Gegen 15.40 dann doch noch der Einmarsch der Meister. Ich hatte schon die Befürchtung, sie kommen einfach nicht mehr, raunt mir mein Nebenmann zu. Ich habe mich mittlerweile an den Rand der Ost verdrückt und beobachte das Spektakel. Nobby ruft die Spieler raus und da ist wieder das Gefühl: Borussia, ist das Beste, was der Menschheit jemals passiert ist. Wenn alleine der erste Auftritt der Spieler wahre Emotionen freiruft, bei Götze die Teenies grölen, bei Kuba die Melancholiker respektvoll klatschen, bei Shinji alle durchdrehen und am Ende bei Klopp, dem großen Meister aller Klassen, das Stadion Kopf steht. Mit wenigen Worten hat Klopp das Publikum wieder unter Kontrolle. Ein eleganter Menschenfänger. Nachdem auch die Neuzugänge präsentiert sind, merkt Klopp kurz an, dass diese auch ganz gut kicken können. Man glaubt es ihm aufs Wort.
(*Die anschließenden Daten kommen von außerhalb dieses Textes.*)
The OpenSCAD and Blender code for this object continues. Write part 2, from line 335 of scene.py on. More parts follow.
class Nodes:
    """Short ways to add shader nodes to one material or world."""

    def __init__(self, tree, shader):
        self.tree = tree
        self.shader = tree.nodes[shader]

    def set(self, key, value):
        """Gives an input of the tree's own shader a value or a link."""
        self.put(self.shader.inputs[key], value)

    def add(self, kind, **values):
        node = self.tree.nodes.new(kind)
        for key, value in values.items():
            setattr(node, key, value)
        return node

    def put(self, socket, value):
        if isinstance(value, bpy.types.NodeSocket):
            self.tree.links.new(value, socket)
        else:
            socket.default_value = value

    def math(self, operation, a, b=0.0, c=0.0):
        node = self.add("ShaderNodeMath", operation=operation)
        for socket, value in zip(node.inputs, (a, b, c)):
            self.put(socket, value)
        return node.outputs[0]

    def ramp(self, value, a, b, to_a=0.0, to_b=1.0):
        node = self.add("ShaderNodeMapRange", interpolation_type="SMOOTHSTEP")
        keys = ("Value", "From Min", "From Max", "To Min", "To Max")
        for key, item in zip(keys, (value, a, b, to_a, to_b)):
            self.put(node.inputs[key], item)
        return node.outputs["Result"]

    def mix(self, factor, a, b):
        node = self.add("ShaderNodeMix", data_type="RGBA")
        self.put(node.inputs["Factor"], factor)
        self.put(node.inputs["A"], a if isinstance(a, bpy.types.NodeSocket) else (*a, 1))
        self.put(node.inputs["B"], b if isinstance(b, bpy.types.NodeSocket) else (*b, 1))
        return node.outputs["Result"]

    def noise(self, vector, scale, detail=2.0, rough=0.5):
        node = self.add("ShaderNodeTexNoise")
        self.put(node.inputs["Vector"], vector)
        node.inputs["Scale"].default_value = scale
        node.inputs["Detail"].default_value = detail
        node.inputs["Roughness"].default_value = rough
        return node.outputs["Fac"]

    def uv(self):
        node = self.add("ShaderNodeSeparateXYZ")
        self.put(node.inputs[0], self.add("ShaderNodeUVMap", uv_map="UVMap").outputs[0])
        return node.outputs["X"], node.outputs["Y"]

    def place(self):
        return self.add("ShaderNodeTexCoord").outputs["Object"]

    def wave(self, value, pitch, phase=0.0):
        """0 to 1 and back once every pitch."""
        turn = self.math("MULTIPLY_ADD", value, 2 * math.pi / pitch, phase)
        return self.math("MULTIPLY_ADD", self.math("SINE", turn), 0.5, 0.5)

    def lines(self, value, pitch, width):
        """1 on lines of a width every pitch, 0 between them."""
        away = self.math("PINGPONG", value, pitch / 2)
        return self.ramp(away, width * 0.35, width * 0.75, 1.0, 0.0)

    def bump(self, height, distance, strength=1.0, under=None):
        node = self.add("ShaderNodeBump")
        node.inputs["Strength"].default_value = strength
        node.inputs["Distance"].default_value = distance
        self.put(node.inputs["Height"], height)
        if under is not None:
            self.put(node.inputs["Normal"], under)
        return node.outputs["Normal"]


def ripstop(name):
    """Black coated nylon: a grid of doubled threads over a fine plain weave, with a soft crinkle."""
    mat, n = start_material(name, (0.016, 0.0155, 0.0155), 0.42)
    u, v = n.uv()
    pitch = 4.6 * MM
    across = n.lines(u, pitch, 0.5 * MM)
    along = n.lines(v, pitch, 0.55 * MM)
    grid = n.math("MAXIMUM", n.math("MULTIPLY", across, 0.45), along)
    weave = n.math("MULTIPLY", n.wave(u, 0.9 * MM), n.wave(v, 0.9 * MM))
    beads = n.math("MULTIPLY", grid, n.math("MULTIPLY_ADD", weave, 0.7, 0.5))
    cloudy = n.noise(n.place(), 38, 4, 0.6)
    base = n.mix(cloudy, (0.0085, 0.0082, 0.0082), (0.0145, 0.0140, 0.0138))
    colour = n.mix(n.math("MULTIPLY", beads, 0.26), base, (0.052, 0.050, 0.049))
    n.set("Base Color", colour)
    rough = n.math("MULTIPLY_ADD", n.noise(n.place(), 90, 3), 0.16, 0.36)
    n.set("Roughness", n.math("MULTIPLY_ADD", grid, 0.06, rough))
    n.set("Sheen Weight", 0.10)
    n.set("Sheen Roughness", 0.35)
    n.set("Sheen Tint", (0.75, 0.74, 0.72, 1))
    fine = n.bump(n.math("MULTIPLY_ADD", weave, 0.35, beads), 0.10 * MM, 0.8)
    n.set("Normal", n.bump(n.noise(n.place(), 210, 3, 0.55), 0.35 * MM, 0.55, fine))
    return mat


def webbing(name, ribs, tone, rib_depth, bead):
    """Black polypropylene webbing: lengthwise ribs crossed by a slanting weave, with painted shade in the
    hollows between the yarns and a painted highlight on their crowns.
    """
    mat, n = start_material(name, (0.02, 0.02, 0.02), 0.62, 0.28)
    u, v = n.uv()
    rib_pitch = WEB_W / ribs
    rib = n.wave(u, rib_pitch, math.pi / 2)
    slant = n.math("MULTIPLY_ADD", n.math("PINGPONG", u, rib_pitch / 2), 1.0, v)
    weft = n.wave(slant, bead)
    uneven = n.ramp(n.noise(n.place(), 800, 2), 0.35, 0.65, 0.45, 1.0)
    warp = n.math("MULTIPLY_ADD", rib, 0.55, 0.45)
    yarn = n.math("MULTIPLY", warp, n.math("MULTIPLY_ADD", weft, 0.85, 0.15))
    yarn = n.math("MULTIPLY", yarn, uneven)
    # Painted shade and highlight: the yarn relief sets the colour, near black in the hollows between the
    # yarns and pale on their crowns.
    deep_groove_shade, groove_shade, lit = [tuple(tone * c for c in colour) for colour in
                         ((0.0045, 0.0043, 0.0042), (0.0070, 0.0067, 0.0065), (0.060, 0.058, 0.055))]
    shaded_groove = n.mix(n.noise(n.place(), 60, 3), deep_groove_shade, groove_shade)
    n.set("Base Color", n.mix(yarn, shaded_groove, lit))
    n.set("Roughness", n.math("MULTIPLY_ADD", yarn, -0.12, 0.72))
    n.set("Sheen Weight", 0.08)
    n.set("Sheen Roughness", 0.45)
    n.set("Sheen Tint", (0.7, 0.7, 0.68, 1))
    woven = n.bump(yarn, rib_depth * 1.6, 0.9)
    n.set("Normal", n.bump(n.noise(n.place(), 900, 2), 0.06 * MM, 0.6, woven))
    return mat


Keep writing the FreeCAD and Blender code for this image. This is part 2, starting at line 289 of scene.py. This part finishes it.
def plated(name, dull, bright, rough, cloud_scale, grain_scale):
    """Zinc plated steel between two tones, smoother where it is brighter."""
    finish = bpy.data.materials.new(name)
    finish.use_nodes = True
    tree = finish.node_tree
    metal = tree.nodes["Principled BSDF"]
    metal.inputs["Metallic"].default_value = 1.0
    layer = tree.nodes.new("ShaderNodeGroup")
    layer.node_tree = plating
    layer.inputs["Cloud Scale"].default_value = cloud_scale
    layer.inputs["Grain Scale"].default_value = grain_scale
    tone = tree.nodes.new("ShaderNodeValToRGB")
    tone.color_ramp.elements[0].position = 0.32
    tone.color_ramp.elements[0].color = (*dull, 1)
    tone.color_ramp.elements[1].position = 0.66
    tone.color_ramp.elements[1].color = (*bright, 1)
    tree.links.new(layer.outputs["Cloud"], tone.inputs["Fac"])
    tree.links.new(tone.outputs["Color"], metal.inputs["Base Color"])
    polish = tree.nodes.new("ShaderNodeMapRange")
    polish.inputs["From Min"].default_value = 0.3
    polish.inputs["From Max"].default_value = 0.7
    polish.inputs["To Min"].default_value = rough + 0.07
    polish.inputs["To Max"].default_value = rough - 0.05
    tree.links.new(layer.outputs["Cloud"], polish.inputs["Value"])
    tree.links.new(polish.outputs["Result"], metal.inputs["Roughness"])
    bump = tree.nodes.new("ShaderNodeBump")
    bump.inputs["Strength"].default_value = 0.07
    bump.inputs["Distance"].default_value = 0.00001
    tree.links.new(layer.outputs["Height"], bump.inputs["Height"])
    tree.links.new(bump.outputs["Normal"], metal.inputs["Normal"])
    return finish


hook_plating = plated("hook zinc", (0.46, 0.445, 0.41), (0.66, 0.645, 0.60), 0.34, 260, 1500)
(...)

Danach beginnen die Spiele ohne Grenzen. 12 Fans, die aber eigentlich nur mit 10 Mann + 1 Frau angetreten sind, dürfen sich in verschiedenen Spielen mit der Mannschaft messen. Doch die Luft ist jetzt raus, die Tribünen leeren sich. Manchmal reicht auch einfach: Mannschaft sehen und gehen. Früher war eindeutig mehr Herz und weniger Krach!